Le choix de produire des livres - en noir et blanc ou en couleur - numériquement en petits tirages redevient également plus attrayant avec l'arrivée d'un plus grand nombre de presses jet d'encre feuille à feuille de format B2. Des fabricants tels que Ricoh, Canon, Konica Minolta et Fujifilm offrent une plus grande flexibilité en termes de format final et de finition, notamment grâce à ce format de papier plus grand (50 x 70 cm).

Finition du premier tirage
L'impression de livres à la demande nécessite inévitablement une finition à la demande. Grâce à l'automatisation croissante du flux de travail et à l'intégration du processus de production graphique, de plus en plus de choses sont possibles dans ce domaine. Horizon, par exemple, l'a bien démontré à la drupa en présentant diverses configurations de ‘smart book solutions’ pour ses machines de découpe, d'assemblage, de collage, de reliure et de pliage.
L'entreprise a notamment présenté une ligne de production intégrée directement connectée à deux systèmes d'impression Ricoh, permettant une production en ligne complète "de la feuille blanche A3 au livret fini" (au format A4 ou A5). Mais la production de livres en ligne offre également de nombreuses options, avec le traitement d'une bobine de papier imprimée en sections pliées ou en livre complet.

Collé et relié
Müller Martini se targue d'avoir présenté la première machine de fabrication de livres à la demande il y a 20 ans, à la drupa 2004, sous le slogan 'PDF in, book out'. Depuis lors, le développement de la société suisse n'a pas cessé. Cette année, à Düsseldorf, elle a dévoilé, entre autres, l'Antaro Digital, une machine compacte qui permet une production entièrement variable de livres collés de différentes épaisseurs grâce à des réglages entièrement automatiques. Grâce à des lecteurs de codes-barres, la machine garantit également que la bonne couverture est toujours collée autour de chaque bloc de livre.
Meccanotecnica a notamment montré à la drupa que la finition des livres à faible tirage ne devait pas se limiter au seul collage. Elle a notamment présenté la machine ‘Universe Web’, qui transforme une bobine de papier préimprimée en cahiers et en blocs de livres reliés. Sur la base de codes-barres co-imprimés, la machine passe automatiquement à la taille souhaitée pour chaque cahier et au nombre de cahiers par bloc de livre.

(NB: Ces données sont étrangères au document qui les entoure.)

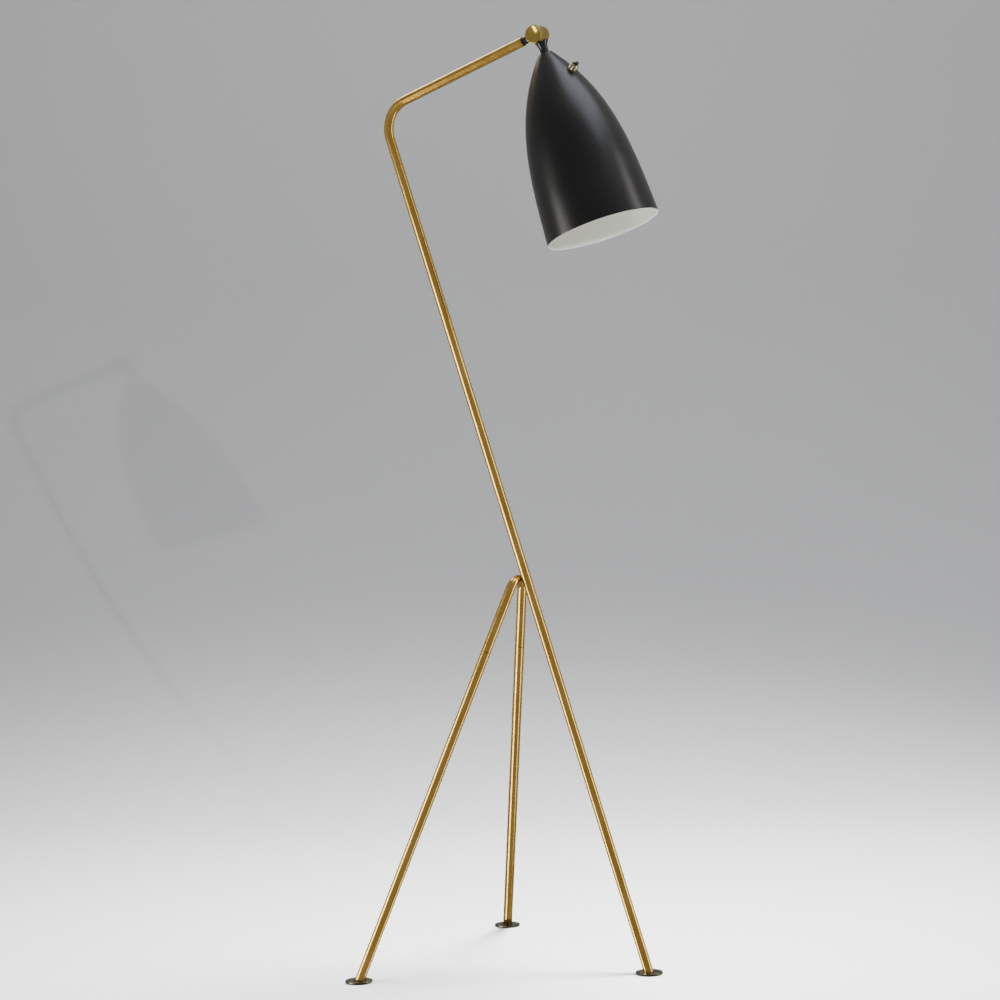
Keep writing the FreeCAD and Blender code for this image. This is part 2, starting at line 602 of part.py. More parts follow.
def shadeShell():
    wall = value("shadeWall")
    depths = [value("shadeTop") + value("shadeLength") * (step / 16) ** 1.5 for step in range(17)]
    outer = [Vector(shadeRadius(depth), 0, -depth) for depth in depths]
    inner = []
    for depth, spot in zip(depths, outer):
        slope = shadeSlope(depth)
        inward = Vector(-1, 0, -slope) * (wall / math.hypot(1, slope))
        inner.append(spot + inward)
    inner[0] = Vector(value("crownRadius") - 0.3, 0, -value("shadeTop") - wall)
    inner[-1] = Vector(outer[-1].x - wall, 0, outer[-1].z)
    outerCurve, innerCurve = Part.BSplineCurve(), Part.BSplineCurve()
    outerCurve.interpolate(outer)
    innerCurve.interpolate(inner)
    hole = value("nippleDia") / 2 + value("clampFit")
    top, under = Vector(hole, 0, outer[0].z), Vector(hole, 0, inner[0].z)
    edges = [
        outerCurve.toShape(), Part.LineSegment(outer[-1], inner[-1]).toShape(), innerCurve.toShape(),
        Part.LineSegment(inner[0], under).toShape(), Part.LineSegment(under, top).toShape(),
        Part.LineSegment(top, outer[0]).toShape(),
    ]
    profile = Part.Face(Part.Wire(Part.__sortEdges__(edges)))
    shell = profile.revolve(Vector(), axisZ, 360)
    drill = Part.makeCylinder(value("bushDia") / 2 + value("glandFit"), 12, Vector(0, 0, -6), axisZ)
    drill.Placement = switchSeat
    return shell.cut(drill)


def placedShape(name, shape, frame):
    item = doc.addObject("Part::Feature", name)
    item.Label = name
    item.Shape = shape
    item.Placement = frame
    subparts.append(item)


placedShape("shade", shadeShell(), headFrame)

# Leads: a round section swept along straight runs and arcs, held by the tubes and bores they pass.


def lead(name, points, radii):
    # Corners become arcs; the radii belong to the inner points.
    edges = []
    start = points[0]
    for before, corner, after, radius in zip(points, points[1:], points[2:], radii):
        inDirection = (corner - before).normalize()
        outDirection = (after - corner).normalize()
        reach = radius * math.tan(inDirection.getAngle(outDirection) / 2)
        enter, leave = corner - inDirection * reach, corner + outDirection * reach
        middle = (outDirection - inDirection).normalize()
        bow = radius / math.cos(inDirection.getAngle(outDirection) / 2) - radius
        edges.append(Part.LineSegment(start, enter).toShape())
        edges.append(Part.Arc(enter, corner + middle * bow, leave).toShape())
        start = leave
    edges.append(Part.LineSegment(start, points[-1]).toShape())
    section = Part.Wire(Part.makeCircle(value("leadDia") / 2, points[0], points[1] - points[0]))
    shape = Part.Wire(edges).makePipeShell([section], True, False)
    placedShape(name, shape, Placement())


meet = pivotPoint + axisY * value("leadMeet")
lead("lead_stem", [
    stemFrame.multVec(Vector(0, 4.0, value("glandStation"))),
    stemFrame.multVec(Vector(0, 0, value("glandStation"))),
    bendCorner, pivotPoint, meet,
], [3.8, value("bendRadius"), value("leadBend")])
lead("lead_head", [
    meet + axisY * value("faceGap"),
    headFrame.Base,
    headFrame.multVec(Vector(0, 0, -value("holderShoulder") - 1)),
], [value("leadBend")])

# Tests before anything is written, then the origin goes on the floor under the middle of the lamp.
doc.recompute()
for item in doc.Objects:
    if {"Invalid", "Error"} & set(item.State):
        raise RuntimeError(f"{item.Name} failed: {item.State}")
extent = FreeCAD.BoundBox()
for item in subparts:
    if item.Shape.isNull() or not item.Shape.isValid() or item.Shape.Volume <= 0:
        raise RuntimeError(f"{item.Label} has no valid solid")
    if len(item.Shape.Solids) != 1:
        raise RuntimeError(f"{item.Label} is {len(item.Shape.Solids)} solids")
    extent.add(item.Shape.optimalBoundingBox(False, False))
origin = Vector(-extent.Center.x, -extent.Center.y, -extent.ZMin)

os.makedirs("parts", exist_ok=True)
for item in subparts:
    item.Placement = shift(*origin) * item.Placement
    item.Shape.exportStep(f"parts/{item.Label}.step")

# Places that the joints and mounts use, in the finished frame.
print(f"{len(subparts)} sub-parts, size {extent.XLength:.2f} x {extent.YLength:.2f} x {extent.ZLength:.2f}")
spots = {
    "pivot": pivotPoint,
    "toggle": leverFrame.Base,
    "gland": glandFrame.multVec(Vector(0, 0, value("tubeDia / 2 + 0.5"))),
    **{f"foot_{place}": point for place, point in feet.items()},
    "shade top": headFrame.multVec(Vector(0, 0, -value("shadeTop"))),
    "rim": headFrame.multVec(Vector(0, 0, -value("shadeTop + shadeLength"))),
    "bulb end": headFrame.multVec(Vector(0, 0, -value("bulbReach"))),
}
for name, spot in spots.items():
    place = spot + origin
    print(f"{name}: {place.x:.3f} {place.y:.3f} {place.z:.3f}")
for name, outward in {
    "gland axis": glandFrame.Rotation.multVec(axisZ), "toggle axis": leverFrame.Rotation.multVec(axisY),
}.items():
    print(f"{name}: {outward.x:.5f} {outward.y:.5f} {outward.z:.5f}")
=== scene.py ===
import json
import math
import bmesh
import bpy
import numpy as np
from mathutils import Matrix, Vector


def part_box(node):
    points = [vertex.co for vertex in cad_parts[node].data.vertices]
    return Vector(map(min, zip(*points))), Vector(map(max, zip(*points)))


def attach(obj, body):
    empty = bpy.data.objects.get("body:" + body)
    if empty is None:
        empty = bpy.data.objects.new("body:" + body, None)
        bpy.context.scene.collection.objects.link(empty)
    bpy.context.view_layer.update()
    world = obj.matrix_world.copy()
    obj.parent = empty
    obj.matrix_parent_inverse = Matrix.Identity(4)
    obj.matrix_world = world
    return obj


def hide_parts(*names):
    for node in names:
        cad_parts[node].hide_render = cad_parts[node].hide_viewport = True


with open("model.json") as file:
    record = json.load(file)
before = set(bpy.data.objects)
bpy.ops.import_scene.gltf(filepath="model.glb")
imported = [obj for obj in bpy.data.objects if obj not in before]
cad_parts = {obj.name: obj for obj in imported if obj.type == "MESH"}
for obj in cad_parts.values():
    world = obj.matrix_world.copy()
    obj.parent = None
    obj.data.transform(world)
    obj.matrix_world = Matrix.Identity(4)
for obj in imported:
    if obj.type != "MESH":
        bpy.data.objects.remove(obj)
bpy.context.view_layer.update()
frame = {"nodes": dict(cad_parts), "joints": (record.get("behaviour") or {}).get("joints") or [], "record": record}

# Brass tripod floor lamp with a spun black shade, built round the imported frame. Metres, +Z up.
mm = 0.001
nodes = frame["nodes"]
joints = {joint["name"]: joint for joint in frame["joints"]}
mounts = {mount["name"]: mount for mount in frame["record"]["mounts"]}
up = Vector((0, 0, 1))


def boxCentre(node):
    low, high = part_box(node)
    return (low + high) / 2


def points(node):
    return np.array([vertex.co[:] for vertex in nodes[node].data.vertices])


def farEnd(node, axis, band=0.2 * mm):
    # middle of the ring of points furthest along an axis
    cloud = points(node)
    reach = cloud @ np.array(axis[:])
    return Vector(cloud[reach > reach.max() - band].mean(0))


# the knuckle pivot, the shade's axis (pointing down into the shade) and the plane the shade hangs in
pivot = Vector(joints["shade_tilt"]["pos_m"])
nippleCentre = boxCentre("nipple")
headPivot = Vector((pivot.x, nippleCentre.y, pivot.z))
headDown = (nippleCentre - headPivot).normalized()
headSide = Vector((0, 1, 0))
headFront = headSide.cross(-headDown).normalized()
togglePivot = Vector(joints["toggle_throw"]["pos_m"])
feet = {place: Vector(mounts[f"foot_rest_{place}"]["pos_m"]) for place in ("front", "left", "right")}

print("frame loaded:", len(nodes), "nodes")

cameraView = {"azimuth": 30.25, "pitch": -3.13, "roll": 1.57, "distance": 3.7913, "height": 0.8313,
              "behindFrontFoot": 0.2051, "aside": -0.0023, "lens": 101.91}


def makeCamera():
    turn = math.radians(cameraView["azimuth"])
    tilt = math.radians(cameraView["pitch"])
    roll = math.radians(cameraView["roll"])
    back = Vector((math.sin(turn), -math.cos(turn), 0))
    right = Vector((math.cos(turn), math.sin(turn), 0))
    spot = Vector((feet["front"].x - cameraView["behindFrontFoot"], 0, cameraView["height"]))
    spot += back * cameraView["distance"] + right * cameraView["aside"]
    ahead = -back * math.cos(tilt) + up * math.sin(tilt)
    upright = right.cross(ahead)
    across = right * math.cos(roll) - upright * math.sin(roll)
    upright = right * math.sin(roll) + upright * math.cos(roll)
    lensData = bpy.data.cameras.new("camera")
    lensData.sensor_width = 36
    lensData.lens = cameraView["lens"]
    lensData.clip_end = 60
    camera = bpy.data.objects.new("camera", lensData)
    camera.matrix_world = Matrix.Translation(spot) @ Matrix((across, upright, -ahead)).transposed().to_4x4()
    bpy.context.scene.collection.objects.link(camera)
    bpy.context.scene.camera = camera
    return back, right


cameraBack, cameraRight = makeCamera()


def linear(colour):
    # sRGB hex to the linear values a shader works in
    parts = [int(colour[i:i + 2], 16) / 255 for i in (1, 3, 5)]
    flat = [part / 12.92 if part <= 0.04045 else ((part + 0.055) / 1.055) ** 2.4 for part in parts]
    return (*flat, 1.0)


def addNode(tree, kind, settings=None, links=None):
    # settings: input name or number, property, or "stops" of a colour ramp as (place, hex);
    # links: input name or number to the output that feeds it
    node = tree.nodes.new(kind)
    for key, content in (settings or {}).items():
        if key == "stops":
            elements = node.color_ramp.elements
            while len(elements) < len(content):
                elements.new(0.5)
            for element, (place, colour) in zip(elements, content):
                element.position, element.color = place, linear(colour)
        elif isinstance(key, int) or key in node.inputs:
            node.inputs[key].default_value = content
        else:
            setattr(node, key, content)
    for key, source in (links or {}).items():
        tree.links.new(source, node.inputs[key])
    return node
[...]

Hunkeler Innovation Days '25
Pour ceux qui veulent vraiment voir les dernières nouveautés en matière de production de livres à la demande, une visite aux Hunkeler Innovationdays (Lucerne, du 24 au 27 février 2025) est vivement recommandée. Hunkeler, qui a été rachetée par Müller Martini fin 2023, organise tous les deux ans une 'journée portes ouvertes' à laquelle presque tous les fabricants d'imprimantes sont également présents. Dans deux halls d'exposition compacts, une série de systèmes d'impression à toner et à jet d'encre entrent en action, souvent équipés de matériel Hunkeler (comme des dérouleurs et des enrouleurs) à l'avant et à l'arrière - mais il y a aussi de la place pour d'autres spécialistes de la finition tels que Horizon, Kern et Meccanotecnica. En outre, plusieurs fabricants de papier et spécialistes des logiciels, par exemple, seront également présents à Lucerne. Le ‘Book on demand’ sera à nouveau au programme en 2025: M. Hunkeler prévoit en effet une croissance continue du marché du livre, "car une grande partie de l'impression passe de l'offset à l'impression numérique".

Au plus près des éditeurs
Les possibilités techniques et les avantages économiques des livres à la demande semblent être lentement mais sûrement perçus par les éditeurs. Le rapport annuel de CB, le distributeur néerlandais de livres qui, avec CB Printforce, dispose également d'une imprimerie pour produire des livres à la demande, en est une bonne indication.
Dans son rapport annuel 2023, CB écrit: "En 2023, nous avons produit 1,8 million d'exemplaires, un chiffre presque identique à celui de 2022 (+0,3%). (...) Une grande attention en 2022 a été portée à la réduction des stocks. En collaboration avec les éditeurs, nous avons cherché et cherchons encore à éliminer les livres qui ne bougent plus. Les éditeurs optent également pour une réduction des stocks combinée à une production rapide via l'impression à la demande. En fin de compte, cette solution est généralement moins chère et plus durable. (...) En 2023, nous avons également entamé plusieurs discussions avec les éditeurs afin de réduire autant que possible la production inutile de livres. À cet égard, l'impression à la demande, en particulier, peut apporter une grande valeur ajoutée afin d'éviter à l'avenir l'utilisation inutile de papier."